Best practice is to replace whole modules — or at least half of the bags at scheduled intervals — rather than mixing new and old, since mismatched permeability drives uneven loading and early failure (India Cement Review). If full replacement is impractical, one report advises changing 50% of bags at once; scheduling based on normalized ΔP or cleaning pulses yields major payback (India Cement Review).
Proactive programs — inspections every 6–12 months and ΔP trend monitoring — have shown measurable gains: consolidating multiple small dust collectors into fewer large pulse‑jet filters halved installed fan power (23.5 kW → 15 kW) and saved ~¥19,600/year (ms.dustcontrolling.com). Donaldson also documented a triple‑life case, extending bags from 3 to 9 months by switching from plain polyester to Dura‑Life, with lower ΔP and less frequent change‑outs (Donaldson).
Compliance thresholds and business risk
Global baselines are unforgiving. EU guidance of 0.15 kg/ton‑clinker is ≈150 mg/Nm³ (ResearchGate), while modern Indonesian limits are 60–75 mg/Nm³ (studylibid.com). In practice, modern pulse‑jet baghouses easily achieve sub‑10 mg/Nm³ outlet dust when maintained well (ResearchGate; ms.dustcontrolling.com).
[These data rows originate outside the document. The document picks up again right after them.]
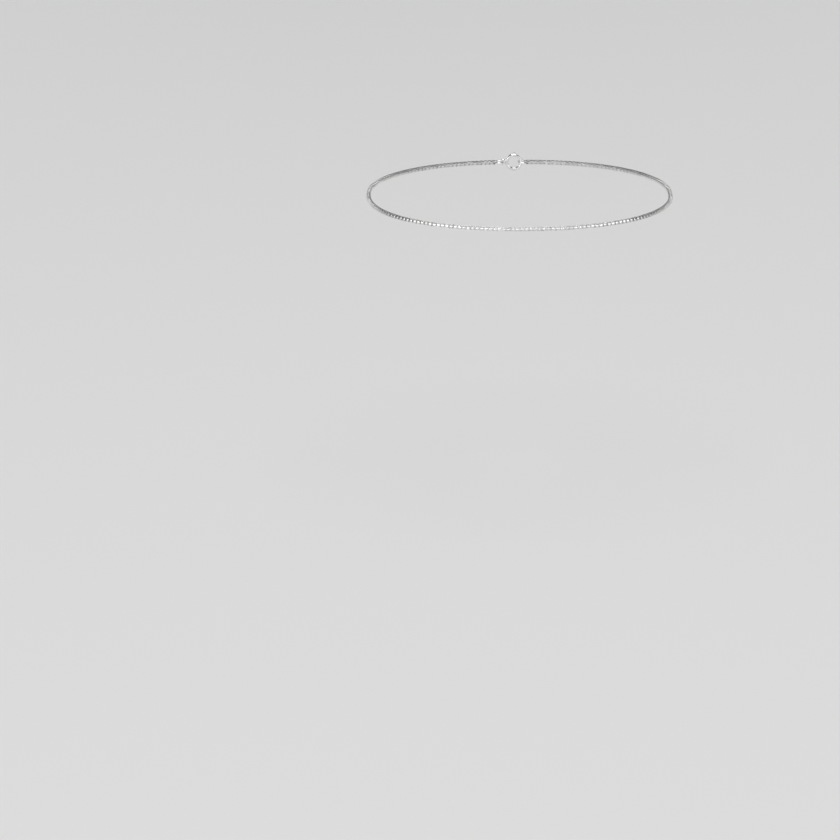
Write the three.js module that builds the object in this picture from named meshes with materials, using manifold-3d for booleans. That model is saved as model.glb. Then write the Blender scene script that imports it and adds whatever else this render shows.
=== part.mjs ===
// A fine silver chain anklet, closed at the back with a spring ring, in the oval it takes when worn.
// Millimetres, +Z up. The origin is the middle of the oval, in the plane of the chain. The front is
// towards -Y and the clasp is at the back, towards +Y.

import * as THREE from 'three';
import { mergeVertices } from 'three/addons/utils/BufferGeometryUtils.js';
import Module from 'manifold-3d';

const DEGREE = Math.PI / 180;

// The oval that the chain's centre line follows: a superellipse, a little fuller than an ellipse
const OVAL_HALF_WIDTH = 45.1;
const OVAL_HALF_DEPTH = 34.2;
const OVAL_EXPONENT = 2.2;

// The box chain: square links of flat strip, every other one a quarter turn round from the last.
// Seen along the chain they make a broad cross, which lies a little rolled.
const LINK_ACROSS = 1.2;
const STRIP_WIDTH = 0.75;
const CHAIN_ROLL = 14 * DEGREE;
const CHAIN_STEPS = 80;

// The clasp: a spring ring of round tube in an upright plane, with a thinner gate across its gap, a
// thumb knob beside the gate, and a small loop for the left end of the chain
const CLASP_RADIUS = 2.2;
const CLASP_TUBE_RADIUS = 0.5;
const GATE_RADIUS = 0.32;
const GATE_START = 24 * DEGREE;
const GATE_END = 72 * DEGREE;
const KNOB_RADIUS = 0.36;
const KNOB_LENGTH = 0.85;
const KNOB_ANGLE = 88 * DEGREE;
const LOOP_RADIUS = 0.75;
const LOOP_WIRE_RADIUS = 0.25;
const LOOP_OVERLAP = 0.15;

// The end rings, of round wire in the plane of the chain, one soldered to each end of it
const END_RING_RADIUS = 1.25;
const END_RING_WIRE_RADIUS = 0.25;
const SOLDER_OVERLAP = 0.35;
const RING_CLEARANCE = 0.2;

const RING_STEPS = 16;
const CLASP_STEPS = 24;
const WIRE_SIDES = 6;
const TUBE_SIDES = 8;

// Where the end rings and the ends of the chain lie along X, worked outwards from the clasp
const END_RING_HOLE = END_RING_RADIUS - END_RING_WIRE_RADIUS;
const END_RING_REACH = END_RING_RADIUS + END_RING_WIRE_RADIUS;
const RIGHT_RING_X = CLASP_RADIUS - CLASP_TUBE_RADIUS - RING_CLEARANCE + END_RING_HOLE;
const LOOP_X = -(CLASP_RADIUS + CLASP_TUBE_RADIUS + LOOP_RADIUS - LOOP_OVERLAP);
const LEFT_RING_X = LOOP_X - LOOP_RADIUS + LOOP_WIRE_RADIUS + RING_CLEARANCE - END_RING_HOLE;
const CHAIN_RIGHT_X = RIGHT_RING_X + END_RING_REACH - SOLDER_OVERLAP;
const CHAIN_LEFT_X = LEFT_RING_X - END_RING_REACH + SOLDER_OVERLAP;

const chainSilver = new THREE.MeshStandardMaterial({ color: 0xd4d4d2, roughness: 0.22, metalness: 1 });
const claspSilver = new THREE.MeshStandardMaterial({ color: 0xcfcfcd, roughness: 0.26, metalness: 1 });

const wasm = await Module();
wasm.setup();

// A closed geometry as a solid, with only its places kept and its shared corners merged
function solidFrom(geometry) {
  const bare = geometry.index ? geometry.toNonIndexed() : geometry.clone();
  bare.deleteAttribute('normal');
  bare.deleteAttribute('uv');
  const merged = mergeVertices(bare, 1e-5);
  return new wasm.Manifold(new wasm.Mesh({
    numProp: 3,
    vertProperties: new Float32Array(merged.attributes.position.array),
    triVerts: new Uint32Array(merged.index.array),
  }));
}

function fuse(geometries) {
  const mesh = geometries.map(solidFrom).reduce((whole, piece) => whole.add(piece)).getMesh();
  const geometry = new THREE.BufferGeometry();
  geometry.setAttribute('position', new THREE.BufferAttribute(mesh.vertProperties, 3));
  geometry.setIndex(new THREE.BufferAttribute(mesh.triVerts, 1));
  geometry.computeVertexNormals();
  return geometry;
}

// The stretch of the oval that is chain, from its right end by way of the front to its left end
class ChainPath extends THREE.Curve {
  getPoint(t, target = new THREE.Vector3()) {
    const start = Math.atan2(OVAL_HALF_DEPTH, CHAIN_RIGHT_X);
    const end = Math.atan2(OVAL_HALF_DEPTH, CHAIN_LEFT_X) - 2 * Math.PI;
    const angle = THREE.MathUtils.lerp(start, end, t);
    const across = Math.abs(Math.cos(angle) / OVAL_HALF_WIDTH) ** OVAL_EXPONENT;
    const along = Math.abs(Math.sin(angle) / OVAL_HALF_DEPTH) ** OVAL_EXPONENT;
    const radius = (across + along) ** (-1 / OVAL_EXPONENT);
    return target.set(radius * Math.cos(angle), radius * Math.sin(angle), 0);
  }
}

// The clasp's tube, from one side of its gap the long way round to the other
class ClaspPath extends THREE.Curve {
  getPoint(t, target = new THREE.Vector3()) {
    const angle = THREE.MathUtils.lerp(GATE_END, GATE_START + 2 * Math.PI, t);
    return target.set(CLASP_RADIUS * Math.cos(angle), CLASP_RADIUS * Math.sin(angle), 0);
  }
}

// The outline round the cross of two neighbouring links
function chainSection() {
  const corners = [];
  for (let side = 0; side < 4; side++) {
    const turn = CHAIN_ROLL + side * 90 * DEGREE;
    for (const edge of [-STRIP_WIDTH / 2, STRIP_WIDTH / 2]) {
      corners.push(new THREE.Vector2(LINK_ACROSS / 2, edge).rotateAround(new THREE.Vector2(), turn));
    }
  }
  return new THREE.Shape(corners);
}

function roundSection(radius, sides) {
  const corners = [];
  for (let side = 0; side < sides; side++) {
    const turn = (side + 0.5) * 2 * Math.PI / sides;
    corners.push(new THREE.Vector2(radius * Math.cos(turn), radius * Math.sin(turn)));
  }
  return new THREE.Shape(corners);
}

function sweep(section, path, steps) {
  return new THREE.ExtrudeGeometry(section, { steps, extrudePath: path });
}

function endRing(x) {
  const ring = new THREE.TorusGeometry(END_RING_RADIUS, END_RING_WIRE_RADIUS, WIRE_SIDES, RING_STEPS);
  return ring.translate(x, OVAL_HALF_DEPTH, 0);
}

function makeChain() {
  const stretch = sweep(chainSection(), new ChainPath(), CHAIN_STEPS);
  const chain = new THREE.Mesh(fuse([stretch, endRing(RIGHT_RING_X), endRing(LEFT_RING_X)]), chainSilver);
  chain.name = 'chain';
  return chain;
}

// The clasp is drawn lying in the XY plane round its own middle, and stood upright as a mesh
function makeClasp() {
  const tube = sweep(roundSection(CLASP_TUBE_RADIUS, TUBE_SIDES), new ClaspPath(), CLASP_STEPS);
  const gate = new THREE.TorusGeometry(CLASP_RADIUS, GATE_RADIUS, WIRE_SIDES, CLASP_STEPS);
  const knob = new THREE.CylinderGeometry(KNOB_RADIUS, KNOB_RADIUS, KNOB_LENGTH, TUBE_SIDES);
  knob.translate(0, CLASP_RADIUS + KNOB_LENGTH / 2, 0);
  knob.rotateZ(KNOB_ANGLE - 90 * DEGREE);
  const loop = new THREE.TorusGeometry(LOOP_RADIUS, LOOP_WIRE_RADIUS, WIRE_SIDES, RING_STEPS);
  loop.translate(LOOP_X, 0, 0);
  const clasp = new THREE.Mesh(fuse([tube, gate, knob, loop]), claspSilver);
  clasp.name = 'clasp';
  clasp.position.set(0, OVAL_HALF_DEPTH, 0);
  clasp.rotation.x = 90 * DEGREE;
  return clasp;
}

const anklet = new THREE.Group();
anklet.add(makeChain(), makeClasp());

export default anklet;
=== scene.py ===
import math
from collections import namedtuple

import bpy
import numpy as np
from mathutils import Matrix, Vector


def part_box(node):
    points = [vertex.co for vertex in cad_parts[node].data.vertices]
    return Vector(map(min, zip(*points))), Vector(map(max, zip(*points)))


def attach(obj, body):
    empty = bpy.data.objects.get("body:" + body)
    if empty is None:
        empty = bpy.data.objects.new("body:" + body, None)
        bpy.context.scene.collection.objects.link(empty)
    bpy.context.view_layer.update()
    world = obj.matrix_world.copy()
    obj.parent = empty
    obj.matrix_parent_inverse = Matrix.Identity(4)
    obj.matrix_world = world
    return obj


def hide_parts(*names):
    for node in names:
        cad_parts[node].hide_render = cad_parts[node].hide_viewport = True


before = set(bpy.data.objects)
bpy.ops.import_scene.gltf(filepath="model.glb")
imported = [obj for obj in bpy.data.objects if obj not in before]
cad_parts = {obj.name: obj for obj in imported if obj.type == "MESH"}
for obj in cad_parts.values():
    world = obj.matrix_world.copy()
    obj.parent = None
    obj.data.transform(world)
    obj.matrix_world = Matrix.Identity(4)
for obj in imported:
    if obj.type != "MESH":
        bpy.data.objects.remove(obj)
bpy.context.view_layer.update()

# A fine silver box-chain anklet. Metres, in the frame of the CAD model: the origin is the middle of
# the chain's oval, the front is towards -Y and the clasp is at the back.

MM = 0.001
SEED = 11
CREASE = math.radians(50)

# The oval of the chain's middle line, a superellipse. Its size comes from the frame.
OVAL_EXPONENT = 2.2
OVAL_SAMPLES = 12000

# One link of the box chain: flat strip bent into a square ring, its edges and bends rounded
LINK_PITCH = 0.65 * MM
LINK_ACROSS = 1.2 * MM
STRIP_WIDTH = 0.75 * MM
STRIP_THICKNESS = 0.17 * MM
LINK_PLAY = 0.05 * MM
LINK_LENGTH = LINK_PITCH + 2 * STRIP_THICKNESS + LINK_PLAY
BEND_RADIUS = 0.16 * MM
INNER_BEND_RADIUS = 0.03 * MM
BEND_STEPS = 3
EDGE_RADIUS = 0.045 * MM
EDGE_STEPS = 2

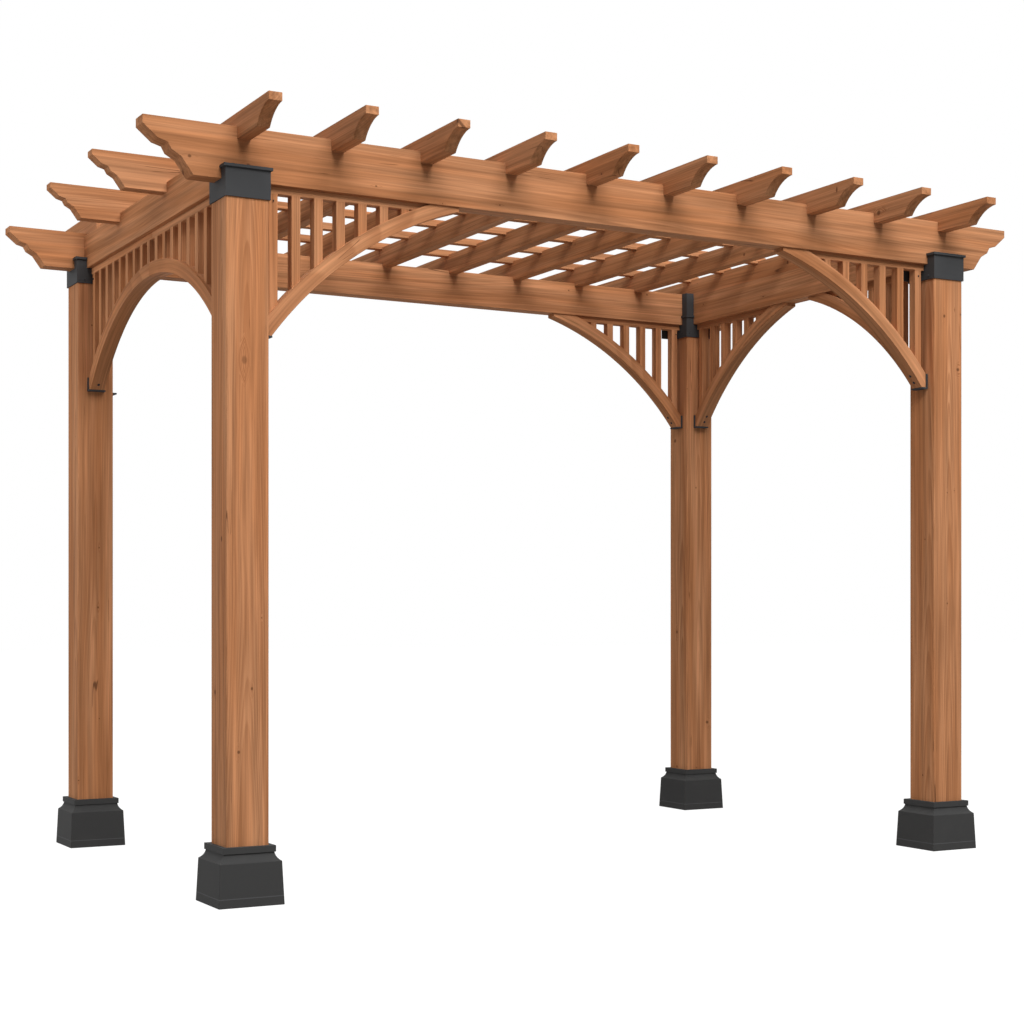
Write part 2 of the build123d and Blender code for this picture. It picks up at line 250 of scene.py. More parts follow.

But failure is costly: in the “bucket belt” example, removing filters drove emissions to ~127 mg/Nm³, risking violations and exposing workers (ms.dustcontrolling.com). Investing in proactive filter maintenance extends equipment life and avoids unplanned outages, delivering ROI in avoided fines, energy bills, and lost tons (Clipon). The bottom line is consistent across sources: rigorous baghouse operation and timely bag changes yield higher throughput, lower kWh/t, and assured compliance (ResearchGate; Clipon).